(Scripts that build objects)

########

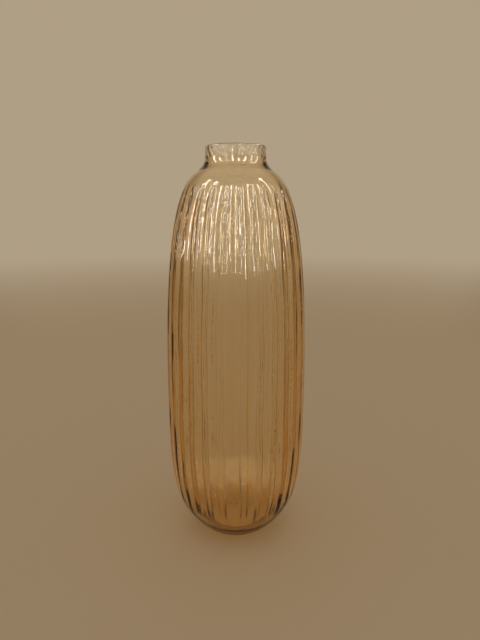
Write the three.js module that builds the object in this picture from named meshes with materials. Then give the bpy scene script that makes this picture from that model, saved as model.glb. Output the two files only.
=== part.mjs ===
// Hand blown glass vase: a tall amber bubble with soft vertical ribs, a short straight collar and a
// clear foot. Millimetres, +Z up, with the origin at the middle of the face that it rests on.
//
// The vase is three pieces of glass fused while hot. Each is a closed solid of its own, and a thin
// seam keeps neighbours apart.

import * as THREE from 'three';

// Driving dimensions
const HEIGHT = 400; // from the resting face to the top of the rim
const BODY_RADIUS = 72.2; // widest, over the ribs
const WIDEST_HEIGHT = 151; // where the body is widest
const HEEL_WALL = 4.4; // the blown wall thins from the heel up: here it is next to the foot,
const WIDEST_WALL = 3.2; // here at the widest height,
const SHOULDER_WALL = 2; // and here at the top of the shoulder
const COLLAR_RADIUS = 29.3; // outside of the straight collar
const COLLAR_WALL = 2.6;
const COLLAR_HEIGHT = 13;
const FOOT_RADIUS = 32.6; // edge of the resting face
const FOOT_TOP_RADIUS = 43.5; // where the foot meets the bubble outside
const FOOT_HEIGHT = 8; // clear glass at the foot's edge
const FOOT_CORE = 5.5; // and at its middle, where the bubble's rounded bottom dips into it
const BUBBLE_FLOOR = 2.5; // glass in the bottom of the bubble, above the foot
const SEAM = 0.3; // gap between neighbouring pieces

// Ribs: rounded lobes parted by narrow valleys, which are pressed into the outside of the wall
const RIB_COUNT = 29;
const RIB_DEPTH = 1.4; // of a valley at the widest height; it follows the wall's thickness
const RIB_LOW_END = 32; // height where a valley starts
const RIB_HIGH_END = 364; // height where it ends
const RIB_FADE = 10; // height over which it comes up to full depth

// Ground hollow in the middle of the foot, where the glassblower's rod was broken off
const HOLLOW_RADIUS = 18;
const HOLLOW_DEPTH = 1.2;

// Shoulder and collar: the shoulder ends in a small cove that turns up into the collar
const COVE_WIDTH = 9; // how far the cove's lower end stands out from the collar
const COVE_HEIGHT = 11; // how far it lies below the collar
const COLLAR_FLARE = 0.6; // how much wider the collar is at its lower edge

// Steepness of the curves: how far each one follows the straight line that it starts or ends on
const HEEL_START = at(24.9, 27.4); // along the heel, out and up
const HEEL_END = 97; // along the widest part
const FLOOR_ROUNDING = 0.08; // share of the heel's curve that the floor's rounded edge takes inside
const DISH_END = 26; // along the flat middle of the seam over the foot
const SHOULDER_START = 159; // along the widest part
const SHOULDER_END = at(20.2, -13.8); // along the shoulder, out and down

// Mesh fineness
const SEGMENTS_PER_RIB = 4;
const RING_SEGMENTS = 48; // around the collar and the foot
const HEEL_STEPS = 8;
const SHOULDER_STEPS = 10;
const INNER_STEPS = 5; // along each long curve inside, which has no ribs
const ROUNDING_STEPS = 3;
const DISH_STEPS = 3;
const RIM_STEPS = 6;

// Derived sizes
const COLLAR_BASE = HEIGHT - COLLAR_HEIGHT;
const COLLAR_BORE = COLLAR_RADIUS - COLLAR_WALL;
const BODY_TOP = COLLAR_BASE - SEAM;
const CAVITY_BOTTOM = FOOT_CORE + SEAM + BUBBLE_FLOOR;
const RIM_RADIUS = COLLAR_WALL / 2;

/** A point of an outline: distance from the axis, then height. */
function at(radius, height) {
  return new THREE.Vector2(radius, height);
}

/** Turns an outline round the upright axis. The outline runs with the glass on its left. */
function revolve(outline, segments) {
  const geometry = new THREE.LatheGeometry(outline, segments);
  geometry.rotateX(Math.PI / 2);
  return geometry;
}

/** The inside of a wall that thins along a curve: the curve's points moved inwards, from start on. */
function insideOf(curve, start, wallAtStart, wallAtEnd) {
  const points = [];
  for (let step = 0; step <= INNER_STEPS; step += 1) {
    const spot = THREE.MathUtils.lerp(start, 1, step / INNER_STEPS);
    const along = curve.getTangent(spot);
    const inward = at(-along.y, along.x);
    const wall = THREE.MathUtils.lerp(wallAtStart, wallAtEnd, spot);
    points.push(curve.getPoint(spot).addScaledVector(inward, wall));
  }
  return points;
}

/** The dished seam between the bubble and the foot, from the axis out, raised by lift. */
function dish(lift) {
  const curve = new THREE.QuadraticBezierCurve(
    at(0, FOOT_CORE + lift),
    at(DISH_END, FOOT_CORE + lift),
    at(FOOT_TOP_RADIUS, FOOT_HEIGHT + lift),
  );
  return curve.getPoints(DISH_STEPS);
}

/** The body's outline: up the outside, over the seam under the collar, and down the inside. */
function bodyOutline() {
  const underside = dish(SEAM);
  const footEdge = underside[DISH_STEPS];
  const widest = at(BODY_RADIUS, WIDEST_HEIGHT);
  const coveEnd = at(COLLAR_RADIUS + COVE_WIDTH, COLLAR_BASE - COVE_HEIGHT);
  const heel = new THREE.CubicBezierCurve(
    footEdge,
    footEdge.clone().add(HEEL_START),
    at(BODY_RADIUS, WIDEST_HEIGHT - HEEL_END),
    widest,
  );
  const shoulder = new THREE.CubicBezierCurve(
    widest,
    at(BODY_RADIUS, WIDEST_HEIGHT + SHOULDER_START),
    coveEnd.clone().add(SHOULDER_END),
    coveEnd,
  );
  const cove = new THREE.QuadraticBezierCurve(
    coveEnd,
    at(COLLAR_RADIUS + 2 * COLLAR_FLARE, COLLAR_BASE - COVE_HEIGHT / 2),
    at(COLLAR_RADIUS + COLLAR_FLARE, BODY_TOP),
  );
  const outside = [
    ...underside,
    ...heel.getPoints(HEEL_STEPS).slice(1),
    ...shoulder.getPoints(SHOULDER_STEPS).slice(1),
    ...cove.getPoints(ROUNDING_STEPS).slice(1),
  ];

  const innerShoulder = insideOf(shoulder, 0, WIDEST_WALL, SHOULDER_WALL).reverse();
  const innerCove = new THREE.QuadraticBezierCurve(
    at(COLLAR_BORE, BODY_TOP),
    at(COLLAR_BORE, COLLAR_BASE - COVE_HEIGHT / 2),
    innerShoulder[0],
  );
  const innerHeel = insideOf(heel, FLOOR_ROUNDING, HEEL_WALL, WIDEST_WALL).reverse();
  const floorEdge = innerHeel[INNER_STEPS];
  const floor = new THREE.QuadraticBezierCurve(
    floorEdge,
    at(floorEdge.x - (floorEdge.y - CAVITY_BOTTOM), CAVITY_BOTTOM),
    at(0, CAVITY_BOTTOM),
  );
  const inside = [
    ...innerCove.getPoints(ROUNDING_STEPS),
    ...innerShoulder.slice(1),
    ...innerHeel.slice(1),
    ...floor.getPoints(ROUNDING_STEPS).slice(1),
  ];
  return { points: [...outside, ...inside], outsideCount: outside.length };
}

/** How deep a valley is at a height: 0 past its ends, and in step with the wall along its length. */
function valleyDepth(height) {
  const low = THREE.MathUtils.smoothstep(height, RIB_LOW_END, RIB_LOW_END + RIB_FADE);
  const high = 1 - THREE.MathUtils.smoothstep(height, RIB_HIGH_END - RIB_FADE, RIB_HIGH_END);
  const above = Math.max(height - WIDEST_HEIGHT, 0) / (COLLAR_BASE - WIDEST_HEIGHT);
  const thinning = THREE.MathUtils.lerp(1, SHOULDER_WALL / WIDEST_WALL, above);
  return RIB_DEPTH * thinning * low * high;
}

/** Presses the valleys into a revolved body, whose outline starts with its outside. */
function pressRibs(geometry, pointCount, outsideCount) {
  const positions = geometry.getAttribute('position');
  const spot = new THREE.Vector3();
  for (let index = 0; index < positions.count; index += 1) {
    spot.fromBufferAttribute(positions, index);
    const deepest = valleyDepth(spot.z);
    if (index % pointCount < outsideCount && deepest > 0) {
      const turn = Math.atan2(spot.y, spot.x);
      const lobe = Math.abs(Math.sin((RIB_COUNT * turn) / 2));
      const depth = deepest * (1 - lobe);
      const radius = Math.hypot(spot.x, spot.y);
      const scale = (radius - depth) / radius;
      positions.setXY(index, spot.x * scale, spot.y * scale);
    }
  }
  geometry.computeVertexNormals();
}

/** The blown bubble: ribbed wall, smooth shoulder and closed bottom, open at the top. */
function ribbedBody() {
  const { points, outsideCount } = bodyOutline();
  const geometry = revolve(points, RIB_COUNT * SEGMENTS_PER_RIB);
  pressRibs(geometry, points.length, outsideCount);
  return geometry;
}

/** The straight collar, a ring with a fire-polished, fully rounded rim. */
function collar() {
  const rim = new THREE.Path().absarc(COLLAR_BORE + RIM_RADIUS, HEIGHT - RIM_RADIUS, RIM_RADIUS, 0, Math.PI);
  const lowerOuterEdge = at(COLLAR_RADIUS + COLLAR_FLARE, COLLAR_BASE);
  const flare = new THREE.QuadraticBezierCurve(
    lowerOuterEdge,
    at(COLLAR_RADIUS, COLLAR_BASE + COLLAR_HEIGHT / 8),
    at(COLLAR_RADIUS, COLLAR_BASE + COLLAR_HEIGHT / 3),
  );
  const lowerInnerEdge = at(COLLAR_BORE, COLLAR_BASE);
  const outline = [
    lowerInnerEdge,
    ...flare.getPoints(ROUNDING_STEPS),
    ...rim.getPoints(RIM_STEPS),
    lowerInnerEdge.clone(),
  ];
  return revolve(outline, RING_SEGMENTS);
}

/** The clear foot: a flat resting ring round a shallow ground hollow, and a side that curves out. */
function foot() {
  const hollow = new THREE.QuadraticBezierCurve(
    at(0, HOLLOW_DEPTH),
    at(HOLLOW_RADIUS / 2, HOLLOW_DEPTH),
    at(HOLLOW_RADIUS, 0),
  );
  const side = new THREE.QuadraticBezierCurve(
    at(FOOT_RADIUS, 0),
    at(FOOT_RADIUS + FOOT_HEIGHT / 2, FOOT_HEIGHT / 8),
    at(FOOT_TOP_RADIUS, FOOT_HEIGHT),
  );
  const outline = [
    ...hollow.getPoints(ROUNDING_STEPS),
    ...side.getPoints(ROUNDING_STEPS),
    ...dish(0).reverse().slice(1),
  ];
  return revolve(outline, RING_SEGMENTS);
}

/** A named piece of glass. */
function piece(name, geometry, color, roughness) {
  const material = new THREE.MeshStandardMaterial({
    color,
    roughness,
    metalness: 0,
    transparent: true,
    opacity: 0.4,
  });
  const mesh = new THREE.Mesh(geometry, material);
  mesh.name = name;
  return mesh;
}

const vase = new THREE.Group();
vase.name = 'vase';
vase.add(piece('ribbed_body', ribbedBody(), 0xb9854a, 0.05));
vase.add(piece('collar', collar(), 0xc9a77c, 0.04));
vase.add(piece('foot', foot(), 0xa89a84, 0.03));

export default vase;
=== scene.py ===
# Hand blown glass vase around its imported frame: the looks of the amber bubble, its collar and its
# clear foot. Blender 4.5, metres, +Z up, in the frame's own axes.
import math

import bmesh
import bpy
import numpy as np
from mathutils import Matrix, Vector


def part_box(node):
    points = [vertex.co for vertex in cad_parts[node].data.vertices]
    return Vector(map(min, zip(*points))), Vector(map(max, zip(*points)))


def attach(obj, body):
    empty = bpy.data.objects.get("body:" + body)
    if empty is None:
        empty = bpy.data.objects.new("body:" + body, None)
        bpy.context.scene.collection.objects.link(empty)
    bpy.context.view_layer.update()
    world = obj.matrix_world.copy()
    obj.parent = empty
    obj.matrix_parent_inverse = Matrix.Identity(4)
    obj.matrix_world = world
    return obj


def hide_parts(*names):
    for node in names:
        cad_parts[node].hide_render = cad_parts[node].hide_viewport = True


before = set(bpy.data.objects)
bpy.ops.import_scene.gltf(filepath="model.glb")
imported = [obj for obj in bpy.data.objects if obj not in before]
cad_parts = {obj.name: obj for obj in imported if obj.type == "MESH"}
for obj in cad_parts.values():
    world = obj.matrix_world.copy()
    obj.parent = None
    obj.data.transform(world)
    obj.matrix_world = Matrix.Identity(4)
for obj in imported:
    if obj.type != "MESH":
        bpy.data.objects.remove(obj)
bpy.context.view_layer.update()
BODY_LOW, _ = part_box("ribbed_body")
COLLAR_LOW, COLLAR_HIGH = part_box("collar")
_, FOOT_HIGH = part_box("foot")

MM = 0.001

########

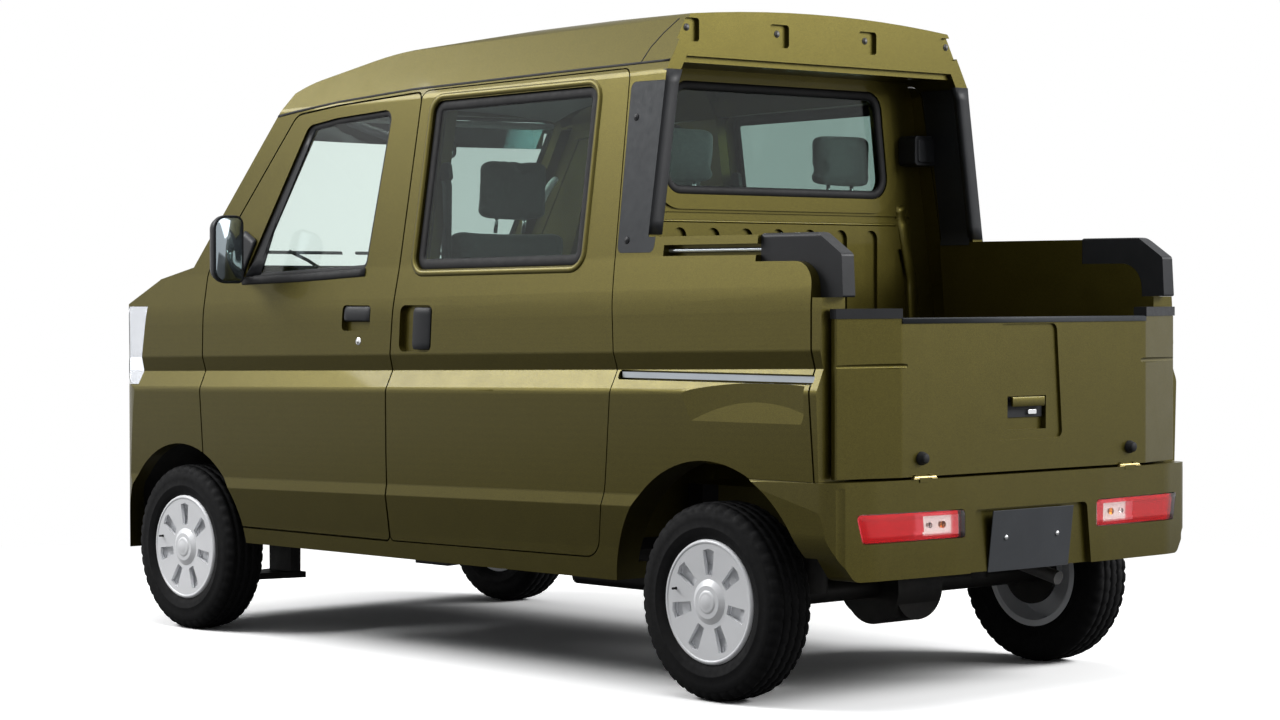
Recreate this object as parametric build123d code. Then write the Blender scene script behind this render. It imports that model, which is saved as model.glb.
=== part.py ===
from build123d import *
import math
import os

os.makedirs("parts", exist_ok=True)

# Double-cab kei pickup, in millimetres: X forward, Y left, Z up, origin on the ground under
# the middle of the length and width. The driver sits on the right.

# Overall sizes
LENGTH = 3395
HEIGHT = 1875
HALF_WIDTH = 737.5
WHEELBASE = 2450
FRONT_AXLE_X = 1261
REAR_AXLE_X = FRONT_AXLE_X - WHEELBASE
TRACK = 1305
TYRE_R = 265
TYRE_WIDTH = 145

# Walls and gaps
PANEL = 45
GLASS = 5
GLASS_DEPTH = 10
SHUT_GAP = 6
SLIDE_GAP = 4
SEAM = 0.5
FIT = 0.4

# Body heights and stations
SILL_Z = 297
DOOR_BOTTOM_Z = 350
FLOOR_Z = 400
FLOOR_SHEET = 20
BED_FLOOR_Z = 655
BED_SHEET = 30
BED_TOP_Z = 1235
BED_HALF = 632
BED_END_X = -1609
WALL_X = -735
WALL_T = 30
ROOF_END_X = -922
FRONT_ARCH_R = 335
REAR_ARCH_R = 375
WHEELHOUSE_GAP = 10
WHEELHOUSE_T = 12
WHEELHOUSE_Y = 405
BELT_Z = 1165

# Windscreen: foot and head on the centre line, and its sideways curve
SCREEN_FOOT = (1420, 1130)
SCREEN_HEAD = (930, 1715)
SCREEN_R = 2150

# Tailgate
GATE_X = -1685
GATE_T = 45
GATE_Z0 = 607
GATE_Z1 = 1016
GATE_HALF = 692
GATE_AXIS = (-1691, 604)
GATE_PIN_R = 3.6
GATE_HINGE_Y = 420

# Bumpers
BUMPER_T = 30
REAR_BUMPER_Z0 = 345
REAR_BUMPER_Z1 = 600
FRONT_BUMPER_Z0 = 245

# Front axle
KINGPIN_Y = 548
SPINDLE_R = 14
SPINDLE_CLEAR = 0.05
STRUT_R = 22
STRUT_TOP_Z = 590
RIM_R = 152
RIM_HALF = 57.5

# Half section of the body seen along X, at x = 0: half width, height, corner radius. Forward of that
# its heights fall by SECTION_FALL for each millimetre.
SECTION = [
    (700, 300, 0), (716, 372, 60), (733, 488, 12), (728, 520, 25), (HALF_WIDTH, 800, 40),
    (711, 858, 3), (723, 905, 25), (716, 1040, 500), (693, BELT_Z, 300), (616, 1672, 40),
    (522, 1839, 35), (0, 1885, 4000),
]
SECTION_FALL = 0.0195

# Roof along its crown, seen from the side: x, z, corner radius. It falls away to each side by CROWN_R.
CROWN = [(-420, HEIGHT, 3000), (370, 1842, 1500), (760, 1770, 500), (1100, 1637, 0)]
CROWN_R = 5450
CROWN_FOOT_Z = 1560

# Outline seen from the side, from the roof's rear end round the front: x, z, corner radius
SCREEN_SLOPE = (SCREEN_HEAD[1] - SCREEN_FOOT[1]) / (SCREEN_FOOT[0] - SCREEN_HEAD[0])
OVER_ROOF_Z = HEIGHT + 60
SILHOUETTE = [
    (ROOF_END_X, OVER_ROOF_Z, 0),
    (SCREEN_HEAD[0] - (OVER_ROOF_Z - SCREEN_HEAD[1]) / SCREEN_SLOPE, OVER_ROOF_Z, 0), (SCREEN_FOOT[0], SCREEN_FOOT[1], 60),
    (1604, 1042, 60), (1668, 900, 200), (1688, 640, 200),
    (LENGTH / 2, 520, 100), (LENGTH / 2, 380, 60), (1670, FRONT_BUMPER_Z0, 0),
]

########

Required task ▸ Retype exactly the lines above, from the one with "const vase = new THREE.Group();" through the one with "bpy.data.objects.remove(obj)", inclusive.

Answer for this exercise ▸
const vase = new THREE.Group();
vase.name = 'vase';
vase.add(piece('ribbed_body', ribbedBody(), 0xb9854a, 0.05));
vase.add(piece('collar', collar(), 0xc9a77c, 0.04));
vase.add(piece('foot', foot(), 0xa89a84, 0.03));

export default vase;
=== scene.py ===
# Hand blown glass vase around its imported frame: the looks of the amber bubble, its collar and its
# clear foot. Blender 4.5, metres, +Z up, in the frame's own axes.
import math

import bmesh
import bpy
import numpy as np
from mathutils import Matrix, Vector


def part_box(node):
    points = [vertex.co for vertex in cad_parts[node].data.vertices]
    return Vector(map(min, zip(*points))), Vector(map(max, zip(*points)))


def attach(obj, body):
    empty = bpy.data.objects.get("body:" + body)
    if empty is None:
        empty = bpy.data.objects.new("body:" + body, None)
        bpy.context.scene.collection.objects.link(empty)
    bpy.context.view_layer.update()
    world = obj.matrix_world.copy()
    obj.parent = empty
    obj.matrix_parent_inverse = Matrix.Identity(4)
    obj.matrix_world = world
    return obj


def hide_parts(*names):
    for node in names:
        cad_parts[node].hide_render = cad_parts[node].hide_viewport = True


before = set(bpy.data.objects)
bpy.ops.import_scene.gltf(filepath="model.glb")
imported = [obj for obj in bpy.data.objects if obj not in before]
cad_parts = {obj.name: obj for obj in imported if obj.type == "MESH"}
for obj in cad_parts.values():
    world = obj.matrix_world.copy()
    obj.parent = None
    obj.data.transform(world)
    obj.matrix_world = Matrix.Identity(4)
for obj in imported:
    if obj.type != "MESH":
        bpy.data.objects.remove(obj)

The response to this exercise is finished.